How does the Bride feel about this invasion of her garden, this ransacking of her table, this abuse of her hospitality? The Song does not tell us.

This somewhat bold invitation of the Bridegroom, for all to come and join the feast, is a theme that runs through both Old and New Testaments. It is the cry of Wisdom, who invites the foolish and the ignorant to “come, eat of my bread and drink of the wine I have mixed.” (Proverbs 9:5)

It is the vision of Isaiah, who envisions the victory of the messiah as a banquet “of rich food, a feast of well-aged wines, of rich food filled with marrow, of well-aged wines strained clear” to which all peoples and nations are invited. (Isaiah 25:6)

It is Jesus’ parable of the king who invites those on the highways and byways to the wedding feast of his son. (Matthew 22:1-14)

It is the experience of the little boy who gave to Jesus his lunch, and suddenly found his loaves and fishes transformed into a feast for five thousand men, not to mention the women and children. (Matthew 14:13-21)

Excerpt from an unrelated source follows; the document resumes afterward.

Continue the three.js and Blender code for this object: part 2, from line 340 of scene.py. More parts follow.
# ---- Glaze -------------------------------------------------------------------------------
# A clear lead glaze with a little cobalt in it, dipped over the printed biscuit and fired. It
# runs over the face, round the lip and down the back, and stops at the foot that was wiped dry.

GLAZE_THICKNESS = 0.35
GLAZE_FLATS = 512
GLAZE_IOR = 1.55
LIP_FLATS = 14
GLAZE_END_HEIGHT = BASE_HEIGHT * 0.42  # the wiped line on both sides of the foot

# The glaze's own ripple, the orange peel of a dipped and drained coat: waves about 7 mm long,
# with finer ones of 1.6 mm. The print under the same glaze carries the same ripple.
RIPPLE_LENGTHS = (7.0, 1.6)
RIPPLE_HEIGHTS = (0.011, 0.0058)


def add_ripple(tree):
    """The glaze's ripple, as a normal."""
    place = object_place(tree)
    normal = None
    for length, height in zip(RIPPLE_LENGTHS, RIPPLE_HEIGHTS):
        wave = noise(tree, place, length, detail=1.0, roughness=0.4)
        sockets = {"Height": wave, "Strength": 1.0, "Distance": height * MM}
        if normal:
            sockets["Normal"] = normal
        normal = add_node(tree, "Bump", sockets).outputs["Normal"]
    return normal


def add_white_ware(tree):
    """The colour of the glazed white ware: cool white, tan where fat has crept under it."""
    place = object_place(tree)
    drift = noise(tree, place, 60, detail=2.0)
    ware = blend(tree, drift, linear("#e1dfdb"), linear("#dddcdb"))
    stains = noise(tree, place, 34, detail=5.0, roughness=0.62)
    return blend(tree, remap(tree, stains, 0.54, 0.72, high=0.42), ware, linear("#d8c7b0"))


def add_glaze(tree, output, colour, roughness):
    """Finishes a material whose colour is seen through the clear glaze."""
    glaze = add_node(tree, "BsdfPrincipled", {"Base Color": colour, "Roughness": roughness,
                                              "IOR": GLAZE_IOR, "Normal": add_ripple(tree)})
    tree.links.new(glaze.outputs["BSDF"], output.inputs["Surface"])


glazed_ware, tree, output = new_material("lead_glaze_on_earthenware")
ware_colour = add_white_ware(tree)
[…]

We usually approach the Eucharist banquet with the intention of being nourished ourselves, body and soul, heart and mind. It is the very flesh of the Risen Christ, food that allows our inner self to grow strong and that enriches us in charity. (Catechism 1392-4; Ephesians 3:16)

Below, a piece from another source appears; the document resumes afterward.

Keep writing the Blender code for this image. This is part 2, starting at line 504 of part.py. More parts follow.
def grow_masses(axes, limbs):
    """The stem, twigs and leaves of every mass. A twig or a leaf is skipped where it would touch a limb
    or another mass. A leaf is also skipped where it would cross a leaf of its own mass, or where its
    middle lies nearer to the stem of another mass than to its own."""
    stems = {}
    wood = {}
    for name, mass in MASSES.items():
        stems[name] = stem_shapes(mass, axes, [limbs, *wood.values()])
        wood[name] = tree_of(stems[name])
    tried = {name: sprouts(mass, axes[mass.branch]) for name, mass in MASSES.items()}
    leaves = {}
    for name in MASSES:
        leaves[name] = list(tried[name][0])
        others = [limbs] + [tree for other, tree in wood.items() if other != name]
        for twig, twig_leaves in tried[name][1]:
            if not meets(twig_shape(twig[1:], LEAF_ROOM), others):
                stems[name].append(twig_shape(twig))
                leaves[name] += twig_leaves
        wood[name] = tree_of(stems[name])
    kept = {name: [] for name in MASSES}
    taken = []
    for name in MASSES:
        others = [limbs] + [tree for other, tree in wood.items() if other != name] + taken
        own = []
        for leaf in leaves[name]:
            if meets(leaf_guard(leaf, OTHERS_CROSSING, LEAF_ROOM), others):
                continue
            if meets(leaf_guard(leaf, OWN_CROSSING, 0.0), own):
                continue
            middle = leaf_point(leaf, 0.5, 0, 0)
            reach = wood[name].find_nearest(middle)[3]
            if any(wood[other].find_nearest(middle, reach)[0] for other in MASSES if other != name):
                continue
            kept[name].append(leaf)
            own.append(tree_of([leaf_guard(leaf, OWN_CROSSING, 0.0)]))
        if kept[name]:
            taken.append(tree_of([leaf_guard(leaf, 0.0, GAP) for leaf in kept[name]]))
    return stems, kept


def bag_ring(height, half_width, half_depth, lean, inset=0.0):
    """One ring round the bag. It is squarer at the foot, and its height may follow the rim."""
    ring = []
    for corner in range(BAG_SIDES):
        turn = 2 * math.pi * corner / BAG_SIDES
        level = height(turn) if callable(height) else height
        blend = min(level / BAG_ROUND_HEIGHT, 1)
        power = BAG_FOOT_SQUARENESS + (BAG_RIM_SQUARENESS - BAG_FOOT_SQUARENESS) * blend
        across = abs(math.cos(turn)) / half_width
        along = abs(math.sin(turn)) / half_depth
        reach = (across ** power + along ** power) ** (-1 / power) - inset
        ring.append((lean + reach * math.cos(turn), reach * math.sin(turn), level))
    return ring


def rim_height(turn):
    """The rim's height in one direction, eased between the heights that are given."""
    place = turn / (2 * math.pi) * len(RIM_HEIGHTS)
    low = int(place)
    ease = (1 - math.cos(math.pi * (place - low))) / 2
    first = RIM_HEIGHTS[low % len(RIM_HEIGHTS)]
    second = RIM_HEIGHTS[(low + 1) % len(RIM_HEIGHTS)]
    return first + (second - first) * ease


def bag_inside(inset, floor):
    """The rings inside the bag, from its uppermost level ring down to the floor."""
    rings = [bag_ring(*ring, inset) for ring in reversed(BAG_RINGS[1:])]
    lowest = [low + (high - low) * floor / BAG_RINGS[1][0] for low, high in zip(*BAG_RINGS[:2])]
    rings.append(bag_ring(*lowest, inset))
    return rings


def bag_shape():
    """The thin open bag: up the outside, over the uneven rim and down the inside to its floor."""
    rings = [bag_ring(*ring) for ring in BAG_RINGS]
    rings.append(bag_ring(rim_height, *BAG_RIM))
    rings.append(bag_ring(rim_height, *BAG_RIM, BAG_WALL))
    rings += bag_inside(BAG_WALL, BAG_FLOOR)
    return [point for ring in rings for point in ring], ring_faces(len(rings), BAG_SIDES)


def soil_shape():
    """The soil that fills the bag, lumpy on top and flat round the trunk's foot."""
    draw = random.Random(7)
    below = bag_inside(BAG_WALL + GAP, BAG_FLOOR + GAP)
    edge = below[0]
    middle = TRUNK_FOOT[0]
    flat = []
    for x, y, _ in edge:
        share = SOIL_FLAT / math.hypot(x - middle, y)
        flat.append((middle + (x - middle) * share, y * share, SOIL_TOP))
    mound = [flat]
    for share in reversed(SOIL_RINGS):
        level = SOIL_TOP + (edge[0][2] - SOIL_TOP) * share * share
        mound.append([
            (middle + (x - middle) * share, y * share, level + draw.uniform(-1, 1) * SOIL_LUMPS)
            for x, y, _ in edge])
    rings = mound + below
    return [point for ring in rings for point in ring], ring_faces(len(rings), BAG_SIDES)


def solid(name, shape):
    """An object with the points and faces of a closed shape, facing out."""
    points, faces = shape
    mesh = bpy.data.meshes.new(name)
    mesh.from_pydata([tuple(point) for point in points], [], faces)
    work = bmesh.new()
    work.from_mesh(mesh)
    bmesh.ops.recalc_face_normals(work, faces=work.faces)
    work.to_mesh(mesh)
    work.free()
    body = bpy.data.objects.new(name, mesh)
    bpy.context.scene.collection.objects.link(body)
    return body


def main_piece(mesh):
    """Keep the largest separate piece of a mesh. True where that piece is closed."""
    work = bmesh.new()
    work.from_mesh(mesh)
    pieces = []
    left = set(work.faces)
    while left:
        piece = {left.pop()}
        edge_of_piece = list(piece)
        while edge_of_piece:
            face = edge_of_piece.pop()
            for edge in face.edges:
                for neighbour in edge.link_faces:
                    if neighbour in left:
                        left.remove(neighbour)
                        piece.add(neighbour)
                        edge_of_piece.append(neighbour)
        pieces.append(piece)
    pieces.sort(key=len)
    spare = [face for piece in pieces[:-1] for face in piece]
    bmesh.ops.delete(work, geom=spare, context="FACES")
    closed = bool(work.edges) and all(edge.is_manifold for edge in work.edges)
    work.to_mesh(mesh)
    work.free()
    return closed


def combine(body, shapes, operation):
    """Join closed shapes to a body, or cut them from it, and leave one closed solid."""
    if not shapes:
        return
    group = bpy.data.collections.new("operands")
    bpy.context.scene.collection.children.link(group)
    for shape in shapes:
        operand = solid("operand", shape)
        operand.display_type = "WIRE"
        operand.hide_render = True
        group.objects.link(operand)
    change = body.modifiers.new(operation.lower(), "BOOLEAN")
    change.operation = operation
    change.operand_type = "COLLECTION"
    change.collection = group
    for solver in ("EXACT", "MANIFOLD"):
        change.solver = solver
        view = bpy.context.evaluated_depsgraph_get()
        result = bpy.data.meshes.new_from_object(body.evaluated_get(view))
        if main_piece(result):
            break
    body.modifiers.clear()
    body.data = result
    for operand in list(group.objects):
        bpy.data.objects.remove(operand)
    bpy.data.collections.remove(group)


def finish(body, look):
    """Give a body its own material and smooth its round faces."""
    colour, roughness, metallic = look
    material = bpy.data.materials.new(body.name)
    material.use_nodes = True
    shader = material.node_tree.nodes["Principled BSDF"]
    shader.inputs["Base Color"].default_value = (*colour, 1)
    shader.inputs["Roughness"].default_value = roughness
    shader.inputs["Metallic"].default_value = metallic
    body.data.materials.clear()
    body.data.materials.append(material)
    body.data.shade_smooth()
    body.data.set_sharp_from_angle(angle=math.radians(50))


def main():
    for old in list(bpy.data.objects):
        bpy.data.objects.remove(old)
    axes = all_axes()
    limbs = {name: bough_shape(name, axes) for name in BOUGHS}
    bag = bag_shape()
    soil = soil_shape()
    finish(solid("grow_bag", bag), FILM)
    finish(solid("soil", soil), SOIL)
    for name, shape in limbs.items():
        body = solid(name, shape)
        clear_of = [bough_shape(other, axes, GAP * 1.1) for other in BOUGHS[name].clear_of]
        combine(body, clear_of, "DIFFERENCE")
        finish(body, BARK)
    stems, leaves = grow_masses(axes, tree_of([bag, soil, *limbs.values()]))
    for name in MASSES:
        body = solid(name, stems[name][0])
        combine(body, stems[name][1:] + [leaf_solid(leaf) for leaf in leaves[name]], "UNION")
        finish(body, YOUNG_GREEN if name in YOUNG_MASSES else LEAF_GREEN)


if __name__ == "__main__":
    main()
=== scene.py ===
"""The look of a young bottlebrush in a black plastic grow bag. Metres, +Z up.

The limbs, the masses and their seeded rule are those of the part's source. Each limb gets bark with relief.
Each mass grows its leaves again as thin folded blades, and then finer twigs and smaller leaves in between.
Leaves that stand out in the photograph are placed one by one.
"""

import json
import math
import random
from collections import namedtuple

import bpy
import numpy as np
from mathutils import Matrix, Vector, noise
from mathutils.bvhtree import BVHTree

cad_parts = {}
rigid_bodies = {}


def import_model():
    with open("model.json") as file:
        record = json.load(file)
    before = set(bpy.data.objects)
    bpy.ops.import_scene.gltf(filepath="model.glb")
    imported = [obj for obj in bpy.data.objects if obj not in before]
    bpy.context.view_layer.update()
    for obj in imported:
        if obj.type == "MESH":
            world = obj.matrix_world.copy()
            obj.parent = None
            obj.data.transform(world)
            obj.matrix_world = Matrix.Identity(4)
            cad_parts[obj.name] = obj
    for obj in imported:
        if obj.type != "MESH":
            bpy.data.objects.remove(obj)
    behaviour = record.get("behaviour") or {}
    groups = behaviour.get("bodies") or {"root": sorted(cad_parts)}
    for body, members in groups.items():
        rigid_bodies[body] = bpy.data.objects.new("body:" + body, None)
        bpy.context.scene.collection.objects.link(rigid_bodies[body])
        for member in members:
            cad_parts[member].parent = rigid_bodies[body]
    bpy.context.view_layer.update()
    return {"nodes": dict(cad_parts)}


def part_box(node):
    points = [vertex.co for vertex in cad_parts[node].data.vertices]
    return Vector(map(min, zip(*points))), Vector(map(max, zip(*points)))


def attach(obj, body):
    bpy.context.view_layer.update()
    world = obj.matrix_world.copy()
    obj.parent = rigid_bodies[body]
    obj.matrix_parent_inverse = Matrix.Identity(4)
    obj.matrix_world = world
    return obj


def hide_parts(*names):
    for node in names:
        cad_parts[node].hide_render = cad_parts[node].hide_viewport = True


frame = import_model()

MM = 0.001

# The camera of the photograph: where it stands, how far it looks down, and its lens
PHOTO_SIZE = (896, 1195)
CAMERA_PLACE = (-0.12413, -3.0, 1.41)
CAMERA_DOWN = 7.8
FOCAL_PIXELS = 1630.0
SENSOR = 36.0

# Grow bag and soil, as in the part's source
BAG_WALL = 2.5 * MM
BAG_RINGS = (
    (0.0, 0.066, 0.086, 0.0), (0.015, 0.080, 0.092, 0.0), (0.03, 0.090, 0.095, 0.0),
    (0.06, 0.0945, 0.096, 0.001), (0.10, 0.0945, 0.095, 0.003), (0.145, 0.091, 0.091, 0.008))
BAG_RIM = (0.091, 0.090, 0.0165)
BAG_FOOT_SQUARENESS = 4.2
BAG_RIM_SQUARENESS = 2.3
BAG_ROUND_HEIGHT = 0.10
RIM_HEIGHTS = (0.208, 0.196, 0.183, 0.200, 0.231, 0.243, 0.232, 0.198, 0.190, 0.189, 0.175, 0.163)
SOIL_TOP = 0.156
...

But while the physical food that we eat for bodily health becomes incorporated into our substance and our life, always at the cost of its own substantial existence, the Body of Christ is not so much incorporated into us as we are incorporated into Him. (Catechism 1395)

Our Eucharistic hunger, therefore, must always be twofold. We must hunger for Christ, “the bread of God … which comes down from heaven.” (John 6:33a)

But we must also hunger to ourselves become part of his gift, part of his banquet, part of his mission to “give life to the world.” (John 6:33b)

For the Church, the Bride, is called to become one with the Bridegroom who gave himself up for her, (Ephesians 5:25) and this means that she herself must be willing to be taken, blessed, broken and shared.

This twofold hunger is made possible by the twofold mystery of Transubstantiation. In the first instance, if Christ can take bread and wine, fruit of the earth and work of human hands, and make them into the gift of his very self, Body, Blood, Soul and Divinity, without violating their nature, then we can trust him with our very selves, and trust that he can make us participants in his salvific mission without doing violence to our nature. Moreover, if Christ can take his crucified and risen flesh and make them into true food and drink for mere mortals, then we can trust that he will not let us languish, nor let us be gnawed beyond our limits. His Providence turns all things into nourishment for those who put their trust in him.

“At the wedding feast enlarged to receive the whole world, the bread will not fail, neither the wine… For the desire of the Bridegroom is not only that one drink but that all drink to the point of intoxication.” (Blaise Arminjon)

“Blessed are those who are invited to the marriage supper of the Lamb.” (Revelation 19:9)

Sister Susanna Edmunds, OP is a member of the Dominican Sisters of St. Cecilia. She currently serves the Archdiocese of Sydney as Dean of Studies at the Seminary of the Good Shepherd, Homebush.